Ventotene, Tarchi: "La critica al Manifesto ha rotto mito e tabù dell'egemonia progressista"

«La critica al Manifesto di Ventotene ha rotto uno dei tabù (e dei miti) su cui è stata costruita, e tuttora si sorregge, l’egemonia culturale – e il potere di intimidazione psicologica che ne consegue – progressista in Italia». Marco Tarchi, professore ordinario presso la facoltà Cesare Alfieri di Firenze, commenta così le recenti, sguaiate uscite della rive gauche della politica italiana.
È corretto affermare che il Manifesto di Ventotene è intriso di una visione socialista della realtà?
«Il termine socialismo copre una tale varietà di declinazioni che è impossibile dare una risposta secca a questa domanda. Direi piuttosto che era intriso di una cultura radical-azionista, molto diversa, ad esempio, da quella comunista, tant’è vero che ai dirigenti del Pci non piacque granché».
Giorgia Meloni è stata attaccata in modo frontale dalla sinistra per aver letto alcuni passaggi in aula. Cosa sottintendono queste dure prese di posizione dell'opposizione?
«Agitando un certo numero di testi sacri come fossero Tavole della Legge, ed imponendone la pubblica celebrazione, la sinistra condanna a priori, scandalizzandone, qualsiasi infrazione ai dogmi del politicamente corretto. Che lo faccia in parlamento o sugli schermi di Rai Uno con Benigni, cambia poco. L’importante è tenere salde le redini di questa pretesa di superiorità morale, senza consentire confronti o contraddizioni».
Il tema del riarmo europeo ha portato frizioni sia a destra che a sinistra. È una fase, certe differenze continueranno o potrebbero persino accentuarsi?
«Continueranno, e forse si accentueranno, a mano a mano che si ridefiniranno, dopo la fine – che prima o poi avverrà – del conflitto russo-ucraino, i contorni dell’ordine (o del disordine) internazionale. L’avvento di Trump alla guida degli Stati Uniti sta dando un significato e contenuti diversi all’atlantismo, che almeno negli ultimi trentacinque anni è stato vissuto passivamente, come una sorta di credo, un po’ da tutti gli attori politici inclusi nei sistemi occidentali. E nel contempo ogni tentazione neutralista è stata demonizzata. Ora vanno pensati, e accettati, nuovi assetti, e le reazioni sono in ordine sparso, al limite di una Babele delle lingue».

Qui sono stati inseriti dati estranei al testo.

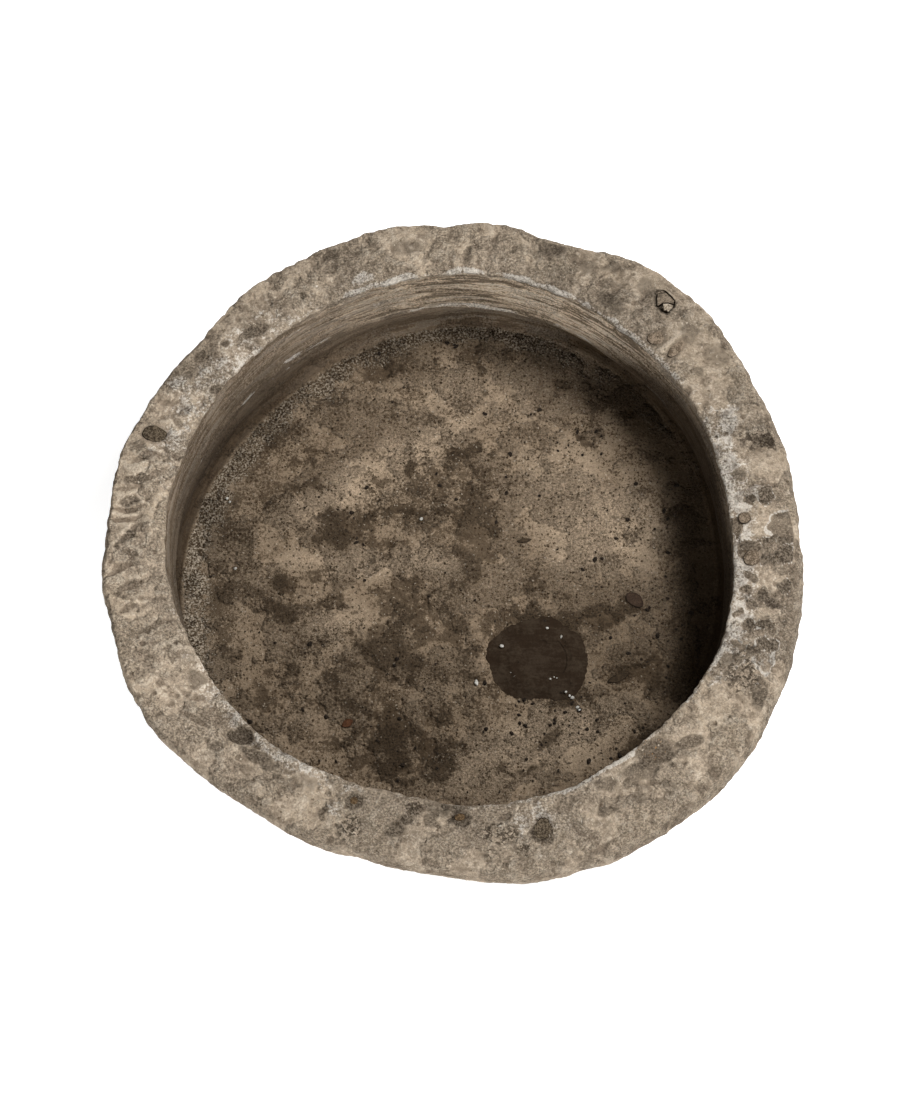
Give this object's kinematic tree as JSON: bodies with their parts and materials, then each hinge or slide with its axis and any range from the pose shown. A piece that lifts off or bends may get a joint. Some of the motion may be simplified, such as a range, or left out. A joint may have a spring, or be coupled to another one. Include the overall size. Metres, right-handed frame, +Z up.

Guerra in Ucraina, sono partite le trattive di pace tra Trump, Zelensky e Putin. Perché l'Europa è stata tagliata fuori?
«Perché da sempre è, come si è tante volte scritto, un gigante economico ma un nano politico, le cui classi dirigenti non hanno mai neppure pensato a costruirsi una dimensione operativa autonoma, limitandosi a scodinzolare di fronte agli ordini del Grande Fratello d’oltreoceano, in cui vedevano il Gendarme Planetario che li avrebbe protetti sempre e comunque. Il modo in cui Trump sta trattando l’Unione Europea mette in evidenza che, trincerandosi dietro la subalternità, per decenni a Bruxelles non si è mosso nessun passo verso orizzonti di protagonismo».
La vittoria di Donald Trump è un unicum o rappresenta l'inizio di una nuova fase politica mondiale?
«Difficile dirlo, perché gli Usa non sono l’unico protagonista della fase presente di sviluppo delle relazioni internazionali e ancor meno lo saranno in futuro. Di sicuro la Cina non resterà a guardare le iniziative e le sfuriate dell’attuale inquilino della Casa Bianca, e non lo faranno neppure tutti quei paesi – a partire a quelli che si sono raccolti nei Brics – che guardano con sempre minore riverenza verso l’Occidente e puntano ad emanciparsene politicamente, economicamente e culturalmente. La disoccidentallizazione del mondo è probabilmente destinata a segnare il prossimo futuro».
Perché, ancora oggi, si fa fatica a parlare di Foibe?
«Perché, in un clima di sempre più acceso bipolarismo, sono diventate un corpo contundente da usare per colpire reciprocamente l’avversario. L’uso politico della storia, purtroppo, è ormai imperversante».